Instructions to follow:
Read the records and write them out again exactly.

Modeling code records
◆ ◆ ◆ ◆

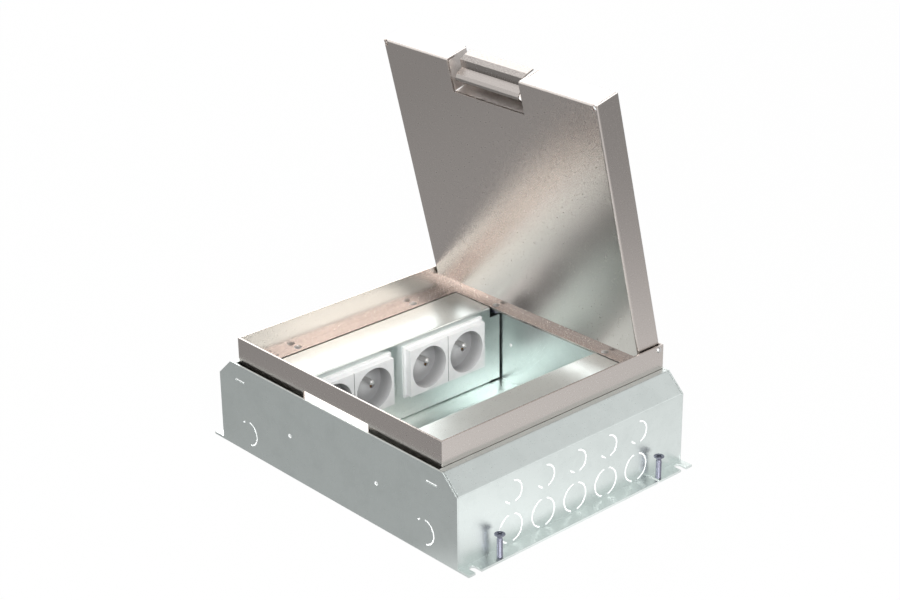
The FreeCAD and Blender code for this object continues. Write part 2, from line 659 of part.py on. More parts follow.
def outlet_guard():
    """Walls round three sides of the cable outlet; the rear one is a curved sheet."""
    top = f"{UNDER} + outlet_wall_height"
    walls = []
    for side in ("left", "right"):
        span = (f"{OUTLET_LEFT} - outlet_wall", OUTLET_LEFT)
        if side == "right":
            span = (OUTLET_RIGHT, f"{OUTLET_RIGHT} + outlet_wall")
        walls.append(block("outlet_wall_" + side, span,
                           (f"-({FREE}) + lid_sheet", f"-({FREE}) + outlet_depth"),
                           (f"{UNDER} + lid_sheet", top)))
        walls.append(block("outlet_edge_" + side, span, (f"-({FREE})", f"-({FREE}) + lid_sheet"),
                           (f"{UNDER} + outlet_slit_start", top)))
    shell = cut("guard_shell", guard_arc("guard_out", "guard_radius + outlet_wall"),
                [guard_arc("guard_in", "guard_radius")])
    slab = block("guard_slab", (OUTLET_LEFT, OUTLET_RIGHT),
                 (f"-({FREE}) + guard_reach + guard_radius / 2",
                  f"-({FREE}) + outlet_depth + 3 * outlet_wall"),
                 (f"{UNDER} + lid_sheet", top))
    walls.append(overlap("guard_rear", [shell, slab]))
    pivot_y = f"-({FREE}) + flap_pivot_inset"
    pivot_z = f"{UNDER} + flap_pivot_height"
    bore = rod("guard_pivot_bore", "x", "flap_pin_radius", "outlet_width + 4 * outlet_wall",
               f"{OUTLET_LEFT} - 2 * outlet_wall", pivot_y, pivot_z)
    node(open_with_lid(cut("guard_cut", join("guard_walls", walls), [bore])), "outlet_guard")
    pins = []
    reach = "outlet_wall + flap_gap + flap_sheet + 1"
    pins.append(rod("flap_pin_left", "x", "flap_pin_radius", reach, f"{OUTLET_LEFT} - outlet_wall",
                    pivot_y, pivot_z))
    pins.append(rod("flap_pin_right", "x", "flap_pin_radius", reach,
                    f"{OUTLET_RIGHT} + outlet_wall - ({reach})", pivot_y, pivot_z))
    node(open_with_lid(group("flap_pin_set", pins)), "flap_pins")


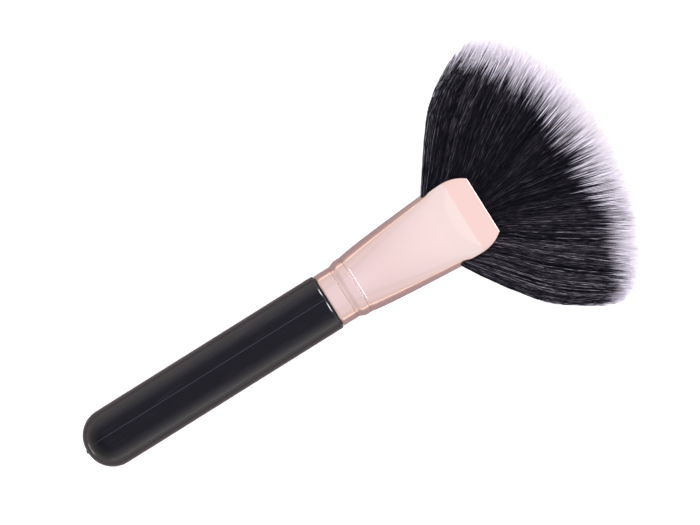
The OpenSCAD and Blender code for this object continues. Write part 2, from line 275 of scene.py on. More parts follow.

◆ ◆ ◆ ◆

Result for this task:
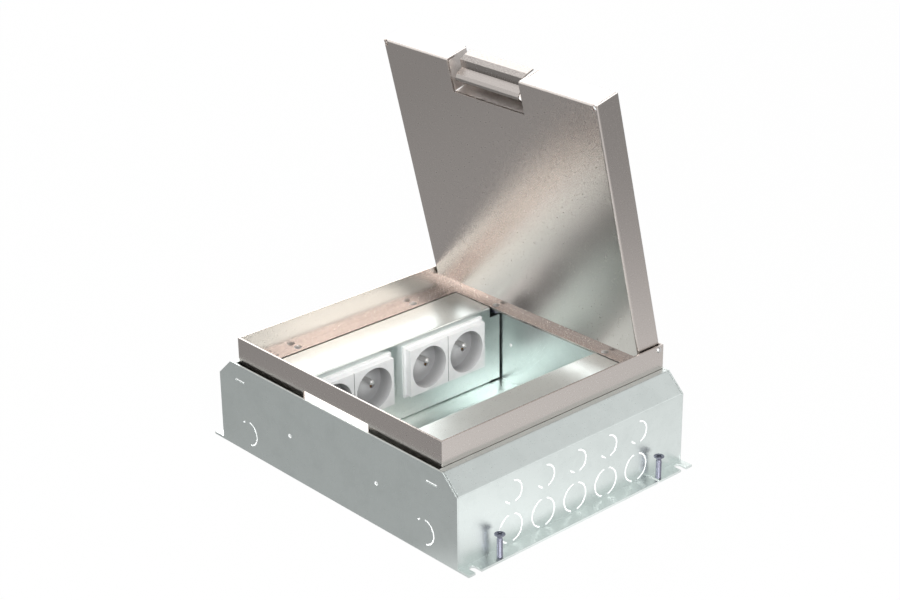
The FreeCAD and Blender code for this object continues. Write part 2, from line 659 of part.py on. More parts follow.
def outlet_guard():
    """Walls round three sides of the cable outlet; the rear one is a curved sheet."""
    top = f"{UNDER} + outlet_wall_height"
    walls = []
    for side in ("left", "right"):
        span = (f"{OUTLET_LEFT} - outlet_wall", OUTLET_LEFT)
        if side == "right":
            span = (OUTLET_RIGHT, f"{OUTLET_RIGHT} + outlet_wall")
        walls.append(block("outlet_wall_" + side, span,
                           (f"-({FREE}) + lid_sheet", f"-({FREE}) + outlet_depth"),
                           (f"{UNDER} + lid_sheet", top)))
        walls.append(block("outlet_edge_" + side, span, (f"-({FREE})", f"-({FREE}) + lid_sheet"),
                           (f"{UNDER} + outlet_slit_start", top)))
    shell = cut("guard_shell", guard_arc("guard_out", "guard_radius + outlet_wall"),
                [guard_arc("guard_in", "guard_radius")])
    slab = block("guard_slab", (OUTLET_LEFT, OUTLET_RIGHT),
                 (f"-({FREE}) + guard_reach + guard_radius / 2",
                  f"-({FREE}) + outlet_depth + 3 * outlet_wall"),
                 (f"{UNDER} + lid_sheet", top))
    walls.append(overlap("guard_rear", [shell, slab]))
    pivot_y = f"-({FREE}) + flap_pivot_inset"
    pivot_z = f"{UNDER} + flap_pivot_height"
    bore = rod("guard_pivot_bore", "x", "flap_pin_radius", "outlet_width + 4 * outlet_wall",
               f"{OUTLET_LEFT} - 2 * outlet_wall", pivot_y, pivot_z)
    node(open_with_lid(cut("guard_cut", join("guard_walls", walls), [bore])), "outlet_guard")
    pins = []
    reach = "outlet_wall + flap_gap + flap_sheet + 1"
    pins.append(rod("flap_pin_left", "x", "flap_pin_radius", reach, f"{OUTLET_LEFT} - outlet_wall",
                    pivot_y, pivot_z))
    pins.append(rod("flap_pin_right", "x", "flap_pin_radius", reach,
                    f"{OUTLET_RIGHT} + outlet_wall - ({reach})", pivot_y, pivot_z))
    node(open_with_lid(group("flap_pin_set", pins)), "flap_pins")


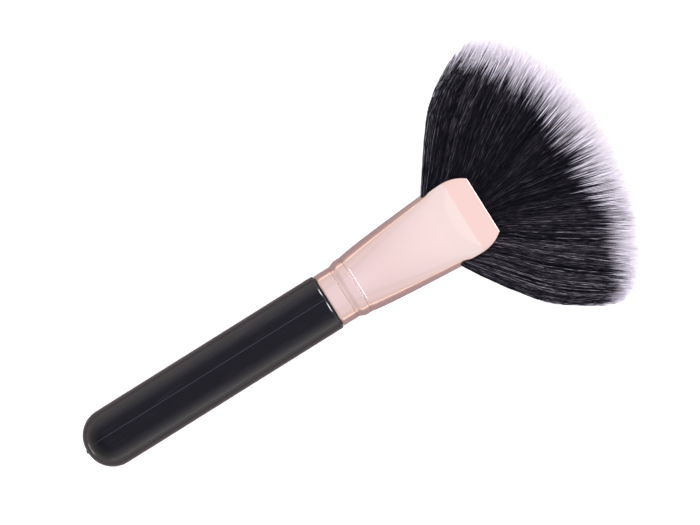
The OpenSCAD and Blender code for this object continues. Write part 2, from line 275 of scene.py on. More parts follow.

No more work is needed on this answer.